• Work instructions
Extract the entries in their exact form.

• Exercise inputs
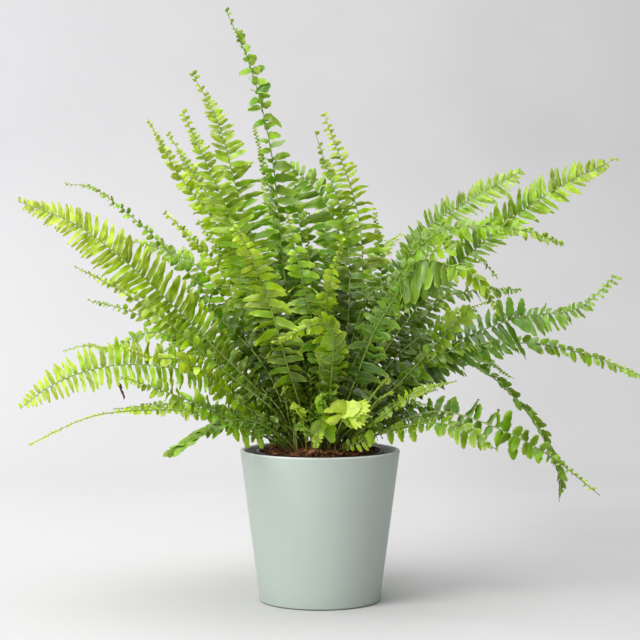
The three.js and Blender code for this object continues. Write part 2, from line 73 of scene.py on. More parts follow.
class Paint:  # a material and its nodes; an input is a number, a colour or another node's socket
    def __init__(self, name):
        self.material = bpy.data.materials.new(name)
        self.material.use_nodes = True
        self.tree = self.material.node_tree
        self.place = self.node("ShaderNodeTexCoord", {}).outputs["Object"]

    def node(self, kind, inputs, **settings):
        node = self.tree.nodes.new(kind)
        for key, value in settings.items():
            setattr(node, key, value)
        self.feed(node, inputs)
        return node

    def feed(self, node, inputs):
        for key, value in inputs.items():
            if isinstance(value, bpy.types.NodeSocket):
                self.tree.links.new(value, node.inputs[key])
            else:
                node.inputs[key].default_value = value

    def shade(self, inputs):
        self.feed(self.tree.nodes["Principled BSDF"], inputs)

    def split(self, vector):
        return self.node("ShaderNodeSeparateXYZ", {0: vector}).outputs

    def calc(self, operation, *values):
        return self.node("ShaderNodeMath", dict(enumerate(values)), operation=operation).outputs[0]

    def blend(self, share, first, second):
        return self.node("ShaderNodeMix", {0: share, 6: first, 7: second}, data_type="RGBA").outputs[2]

    def speckle(self, scale, detail=2.0, roughness=0.5):
        inputs = {"Vector": self.place, "Scale": scale, "Detail": detail, "Roughness": roughness}
        return self.node("ShaderNodeTexNoise", inputs).outputs["Fac"]

    def spread(self, value, low, high, toLow=0.0, toHigh=1.0):
        inputs = {0: value, 1: low, 2: high, 3: toLow, 4: toHigh}
        return self.node("ShaderNodeMapRange", inputs).outputs[0]

    def shift(self, colour, **inputs):
        return self.node("ShaderNodeHueSaturation", {"Color": colour, **inputs}).outputs[0]

    def bump(self, height, strength, distance):
        inputs = {"Height": height, "Strength": strength, "Distance": distance}
        self.shade({"Normal": self.node("ShaderNodeBump", inputs).outputs[0]})


def rgb(red, green, blue):
    return (red, green, blue, 1.0)


# the photo's view, worked out from the ellipses of the planter's rim and foot: m, degrees and mm
view = {"distance": 1.79, "eyeHeight": 0.336, "pitchDown": 2.33, "lens": 107.7, "sensor": 36}

camera = bpy.data.objects.new("camera", bpy.data.cameras.new("camera"))
camera.data.lens = view["lens"]
camera.data.sensor_width = view["sensor"]
camera.location = (0, -view["distance"], view["eyeHeight"])
camera.rotation_euler = (math.radians(90 - view["pitchDown"]), 0, 0)
link(camera)
bpy.context.scene.camera = camera
print("camera placed")

stage = {"halfWidth": 3.5, "front": -3.0, "back": 1.6, "bend": 0.7, "height": 3.0, "bendSteps": 12}


def makeBackdrop():
    mat = Paint("backdrop_paper")
    across, _, height = mat.split(mat.place)
    # painted shade: the wall is painted darker than the floor, and the paper darker to the right, as
    # the light falls off
    tint = mat.blend(mat.spread(height, 0.0, 0.5), rgb(0.73, 0.73, 0.73), rgb(0.565, 0.56, 0.57))
    paintedShadeGrey = rgb(0.42, 0.42, 0.425)
    tint = mat.blend(mat.spread(across, -0.5, 0.9, 0.0, 0.35), tint, paintedShadeGrey)
    right, left = mat.spread(across, 0.14, 0.3, 0.0, 0.45), mat.spread(across, -0.32, -0.1, 0.14, 0.0)
    low = mat.spread(height, 0.0, 0.3, 1.0, 0.3)  # painted shadow: the floor darkens on both sides of the planter
    tint = mat.blend(mat.calc("MULTIPLY", mat.calc("ADD", right, left), low), tint, paintedShadeGrey)
    tint = mat.blend(mat.speckle(3.0), tint, rgb(0.66, 0.655, 0.665))
    back = mat.node("ShaderNodeNewGeometry", {}).outputs["Backfacing"]
    seen = mat.calc("SUBTRACT", 1.0, back)  # from behind, the backdrop doesn't hide the plant
    mat.shade({"Base Color": tint, "Roughness": 0.95, "Specular IOR Level": 0.1, "Alpha": seen})
    bm = bmesh.new()
    ends = [bm.verts.new((side * stage["halfWidth"], stage["front"], 0)) for side in (-1, 1)]
    edge = bm.edges.new(ends)
    path = [(stage["back"] - stage["bend"], 0)]
    for step in range(1, stage["bendSteps"] + 1):
        angle = step / stage["bendSteps"] * math.pi / 2
        y = stage["back"] - stage["bend"] * (1 - math.sin(angle))
        path.append((y, stage["bend"] * (1 - math.cos(angle))))
    path.append((stage["back"], stage["height"]))
    for y, z in path:
        made = bmesh.ops.extrude_edge_only(bm, edges=[edge])["geom"]
        edge = next(item for item in made if isinstance(item, bmesh.types.BMEdge))
        for vert in edge.verts:
            vert.co = (vert.co.x, y, z)
    mesh = bpy.data.meshes.new("backdrop")
    bmesh.ops.recalc_face_normals(bm, faces=bm.faces)
    if min(bm.faces, key=lambda face: face.calc_center_median().z).normal.z < 0:
        bmesh.ops.reverse_faces(bm, faces=bm.faces)
    bm.to_mesh(mesh)
    bm.free()
    mesh.materials.append(mat.material)
    mesh.shade_smooth()
    floor = bpy.data.objects.new("backdrop", mesh)
    link(floor)


white, warm, cool = (1.0, 1.0, 1.0), (1.0, 0.985, 0.965), (1.0, 0.985, 1.02)
lights = {
    "key": {"at": (-1.42, -1.3, 1.5), "aim": (0, 0, 0.25), "power": 33, "size": 1.1, "colour": warm},
    "front": {"at": (-0.7, -2.2, 1.1), "aim": (0, 0, 0.25), "power": 17, "size": 1.4, "colour": white},
    "top": {"at": (0.1, 0.1, 2.2), "aim": (0.1, 0, 0), "power": 41, "size": 2.0, "colour": white},
    "wash": {"at": (-1.5, 0.5, 0.7), "aim": (-0.8, 1.6, 0.5), "power": 8, "size": 0.8, "colour": cool},
}
skyStrength = 0.1


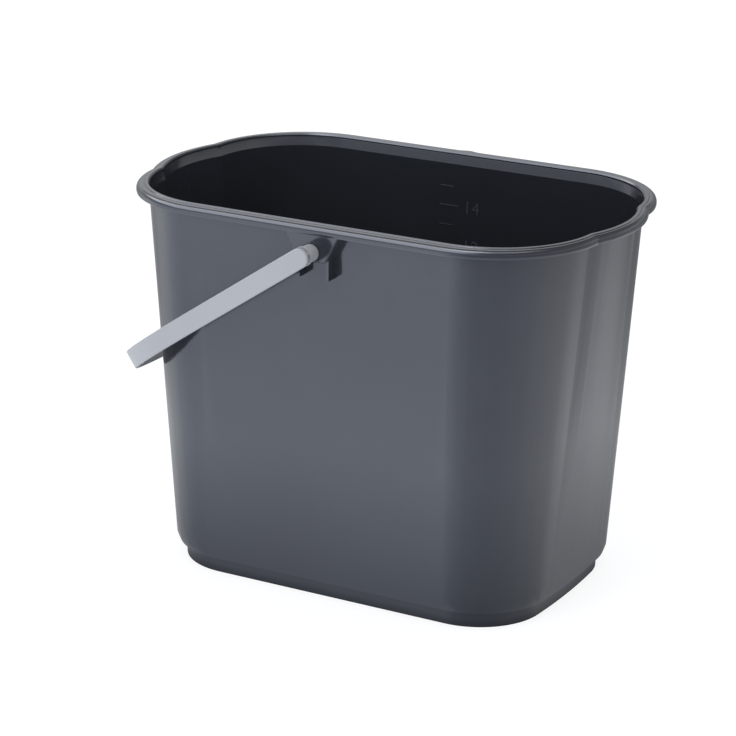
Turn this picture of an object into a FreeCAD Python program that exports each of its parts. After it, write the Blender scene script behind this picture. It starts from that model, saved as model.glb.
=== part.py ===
import FreeCAD, Part
import math
import os
from FreeCAD import Vector

# A moulded plastic bucket of about fifteen litres with a swinging bail.
# Millimetres. Origin: centre of the foot ring, on the surface the bucket stands on. +X runs along the
# long sides, +Z is up, and the bail's axis is parallel to Y.

# Overall shell
height = 285.5
wall = 2.0
base_wall_extra = 0.6
floor_top = 15.0
floor_thickness = 2.4
floor_round = 8.0
heel_height = 9.0

# Plan outline at the rim: a straight long side, a round corner, a notch and a crowned end panel.
# The corner's arc stops short of the end panel's direction by the corner end angle, at every height.
corner_end_angle = 3.0
corner_parts = 7
panel_parts = 3
top_half_length = 171.8
top_half_width = 108.4
top_corner_radius = 71.4
top_crown = 8.7
top_notch_radius = 8.0

# Plan outline where the wall ends above the foot, with an almost flat end panel
low_half_length = 151.6
low_half_width = 99.5
low_corner_radius = 58.0
low_crown = 1.5
low_notch_radius = 80.0
low_height = 18.1

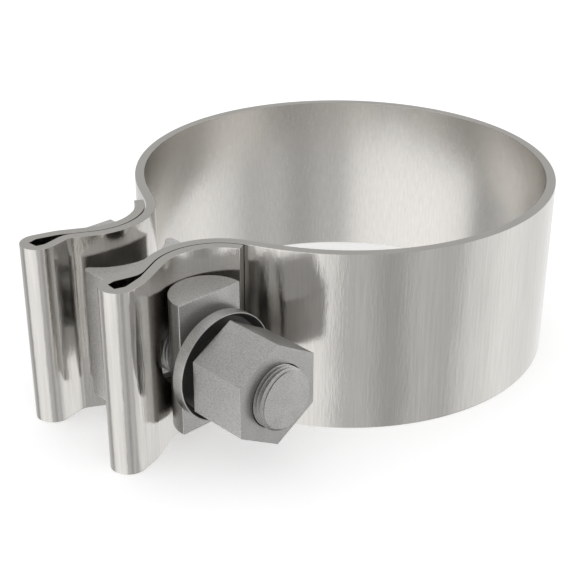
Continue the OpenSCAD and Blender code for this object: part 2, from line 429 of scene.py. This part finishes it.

• Right answer
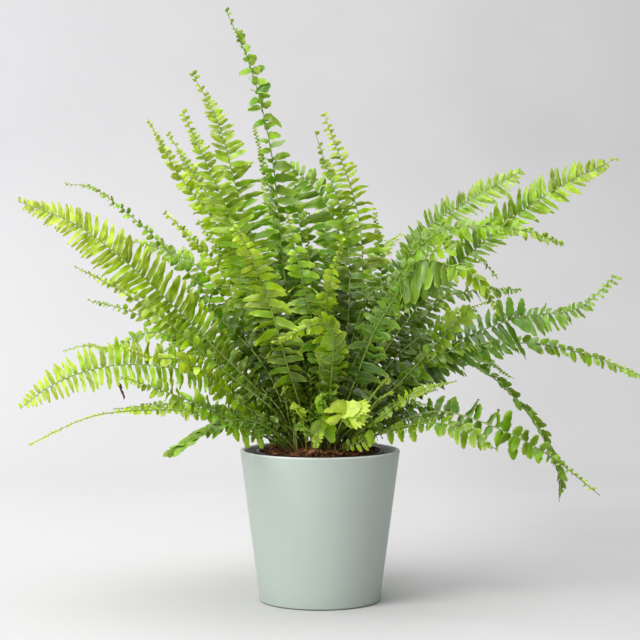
The three.js and Blender code for this object continues. Write part 2, from line 73 of scene.py on. More parts follow.
class Paint:  # a material and its nodes; an input is a number, a colour or another node's socket
    def __init__(self, name):
        self.material = bpy.data.materials.new(name)
        self.material.use_nodes = True
        self.tree = self.material.node_tree
        self.place = self.node("ShaderNodeTexCoord", {}).outputs["Object"]

    def node(self, kind, inputs, **settings):
        node = self.tree.nodes.new(kind)
        for key, value in settings.items():
            setattr(node, key, value)
        self.feed(node, inputs)
        return node

    def feed(self, node, inputs):
        for key, value in inputs.items():
            if isinstance(value, bpy.types.NodeSocket):
                self.tree.links.new(value, node.inputs[key])
            else:
                node.inputs[key].default_value = value

    def shade(self, inputs):
        self.feed(self.tree.nodes["Principled BSDF"], inputs)

    def split(self, vector):
        return self.node("ShaderNodeSeparateXYZ", {0: vector}).outputs

    def calc(self, operation, *values):
        return self.node("ShaderNodeMath", dict(enumerate(values)), operation=operation).outputs[0]

    def blend(self, share, first, second):
        return self.node("ShaderNodeMix", {0: share, 6: first, 7: second}, data_type="RGBA").outputs[2]

    def speckle(self, scale, detail=2.0, roughness=0.5):
        inputs = {"Vector": self.place, "Scale": scale, "Detail": detail, "Roughness": roughness}
        return self.node("ShaderNodeTexNoise", inputs).outputs["Fac"]

    def spread(self, value, low, high, toLow=0.0, toHigh=1.0):
        inputs = {0: value, 1: low, 2: high, 3: toLow, 4: toHigh}
        return self.node("ShaderNodeMapRange", inputs).outputs[0]

    def shift(self, colour, **inputs):
        return self.node("ShaderNodeHueSaturation", {"Color": colour, **inputs}).outputs[0]

    def bump(self, height, strength, distance):
        inputs = {"Height": height, "Strength": strength, "Distance": distance}
        self.shade({"Normal": self.node("ShaderNodeBump", inputs).outputs[0]})


def rgb(red, green, blue):
    return (red, green, blue, 1.0)


# the photo's view, worked out from the ellipses of the planter's rim and foot: m, degrees and mm
view = {"distance": 1.79, "eyeHeight": 0.336, "pitchDown": 2.33, "lens": 107.7, "sensor": 36}

camera = bpy.data.objects.new("camera", bpy.data.cameras.new("camera"))
camera.data.lens = view["lens"]
camera.data.sensor_width = view["sensor"]
camera.location = (0, -view["distance"], view["eyeHeight"])
camera.rotation_euler = (math.radians(90 - view["pitchDown"]), 0, 0)
link(camera)
bpy.context.scene.camera = camera
print("camera placed")

stage = {"halfWidth": 3.5, "front": -3.0, "back": 1.6, "bend": 0.7, "height": 3.0, "bendSteps": 12}


def makeBackdrop():
    mat = Paint("backdrop_paper")
    across, _, height = mat.split(mat.place)
    # painted shade: the wall is painted darker than the floor, and the paper darker to the right, as
    # the light falls off
    tint = mat.blend(mat.spread(height, 0.0, 0.5), rgb(0.73, 0.73, 0.73), rgb(0.565, 0.56, 0.57))
    paintedShadeGrey = rgb(0.42, 0.42, 0.425)
    tint = mat.blend(mat.spread(across, -0.5, 0.9, 0.0, 0.35), tint, paintedShadeGrey)
    right, left = mat.spread(across, 0.14, 0.3, 0.0, 0.45), mat.spread(across, -0.32, -0.1, 0.14, 0.0)
    low = mat.spread(height, 0.0, 0.3, 1.0, 0.3)  # painted shadow: the floor darkens on both sides of the planter
    tint = mat.blend(mat.calc("MULTIPLY", mat.calc("ADD", right, left), low), tint, paintedShadeGrey)
    tint = mat.blend(mat.speckle(3.0), tint, rgb(0.66, 0.655, 0.665))
    back = mat.node("ShaderNodeNewGeometry", {}).outputs["Backfacing"]
    seen = mat.calc("SUBTRACT", 1.0, back)  # from behind, the backdrop doesn't hide the plant
    mat.shade({"Base Color": tint, "Roughness": 0.95, "Specular IOR Level": 0.1, "Alpha": seen})
    bm = bmesh.new()
    ends = [bm.verts.new((side * stage["halfWidth"], stage["front"], 0)) for side in (-1, 1)]
    edge = bm.edges.new(ends)
    path = [(stage["back"] - stage["bend"], 0)]
    for step in range(1, stage["bendSteps"] + 1):
        angle = step / stage["bendSteps"] * math.pi / 2
        y = stage["back"] - stage["bend"] * (1 - math.sin(angle))
        path.append((y, stage["bend"] * (1 - math.cos(angle))))
    path.append((stage["back"], stage["height"]))
    for y, z in path:
        made = bmesh.ops.extrude_edge_only(bm, edges=[edge])["geom"]
        edge = next(item for item in made if isinstance(item, bmesh.types.BMEdge))
        for vert in edge.verts:
            vert.co = (vert.co.x, y, z)
    mesh = bpy.data.meshes.new("backdrop")
    bmesh.ops.recalc_face_normals(bm, faces=bm.faces)
    if min(bm.faces, key=lambda face: face.calc_center_median().z).normal.z < 0:
        bmesh.ops.reverse_faces(bm, faces=bm.faces)
    bm.to_mesh(mesh)
    bm.free()
    mesh.materials.append(mat.material)
    mesh.shade_smooth()
    floor = bpy.data.objects.new("backdrop", mesh)
    link(floor)


white, warm, cool = (1.0, 1.0, 1.0), (1.0, 0.985, 0.965), (1.0, 0.985, 1.02)
lights = {
    "key": {"at": (-1.42, -1.3, 1.5), "aim": (0, 0, 0.25), "power": 33, "size": 1.1, "colour": warm},
    "front": {"at": (-0.7, -2.2, 1.1), "aim": (0, 0, 0.25), "power": 17, "size": 1.4, "colour": white},
    "top": {"at": (0.1, 0.1, 2.2), "aim": (0.1, 0, 0), "power": 41, "size": 2.0, "colour": white},
    "wash": {"at": (-1.5, 0.5, 0.7), "aim": (-0.8, 1.6, 0.5), "power": 8, "size": 0.8, "colour": cool},
}
skyStrength = 0.1


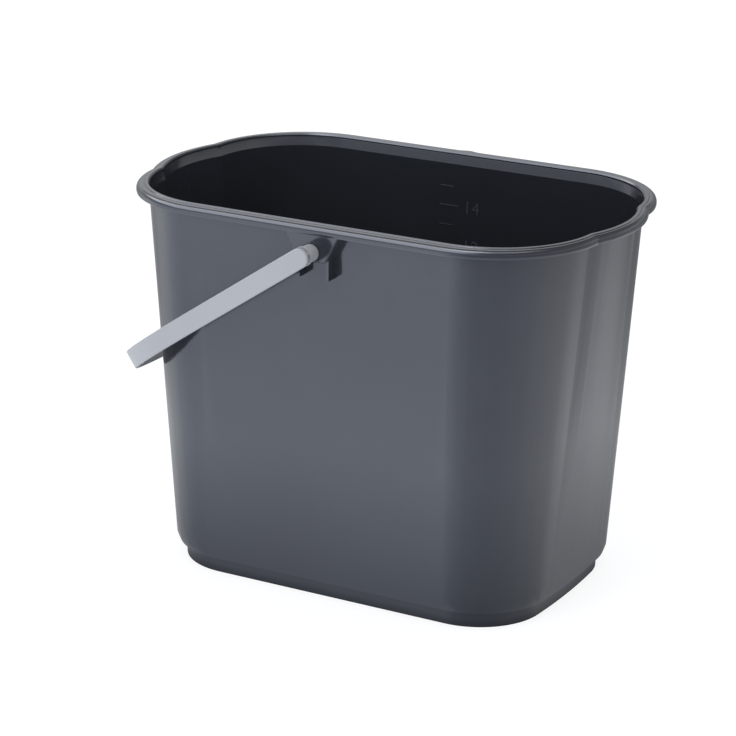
Turn this picture of an object into a FreeCAD Python program that exports each of its parts. After it, write the Blender scene script behind this picture. It starts from that model, saved as model.glb.
=== part.py ===
import FreeCAD, Part
import math
import os
from FreeCAD import Vector

# A moulded plastic bucket of about fifteen litres with a swinging bail.
# Millimetres. Origin: centre of the foot ring, on the surface the bucket stands on. +X runs along the
# long sides, +Z is up, and the bail's axis is parallel to Y.

# Overall shell
height = 285.5
wall = 2.0
base_wall_extra = 0.6
floor_top = 15.0
floor_thickness = 2.4
floor_round = 8.0
heel_height = 9.0

# Plan outline at the rim: a straight long side, a round corner, a notch and a crowned end panel.
# The corner's arc stops short of the end panel's direction by the corner end angle, at every height.
corner_end_angle = 3.0
corner_parts = 7
panel_parts = 3
top_half_length = 171.8
top_half_width = 108.4
top_corner_radius = 71.4
top_crown = 8.7
top_notch_radius = 8.0

# Plan outline where the wall ends above the foot, with an almost flat end panel
low_half_length = 151.6
low_half_width = 99.5
low_corner_radius = 58.0
low_crown = 1.5
low_notch_radius = 80.0
low_height = 18.1

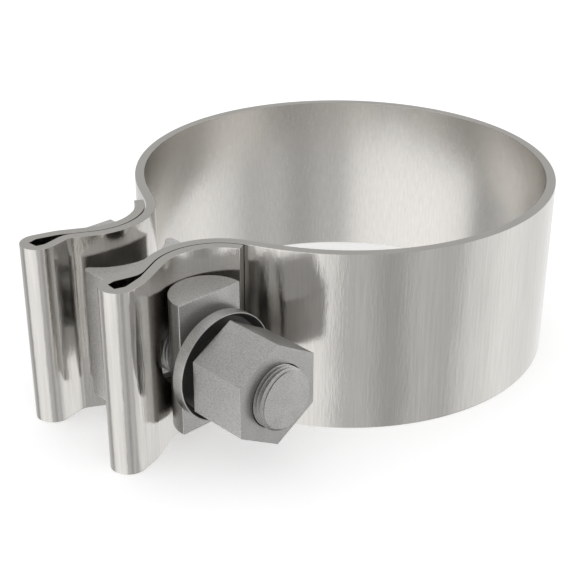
Continue the OpenSCAD and Blender code for this object: part 2, from line 429 of scene.py. This part finishes it.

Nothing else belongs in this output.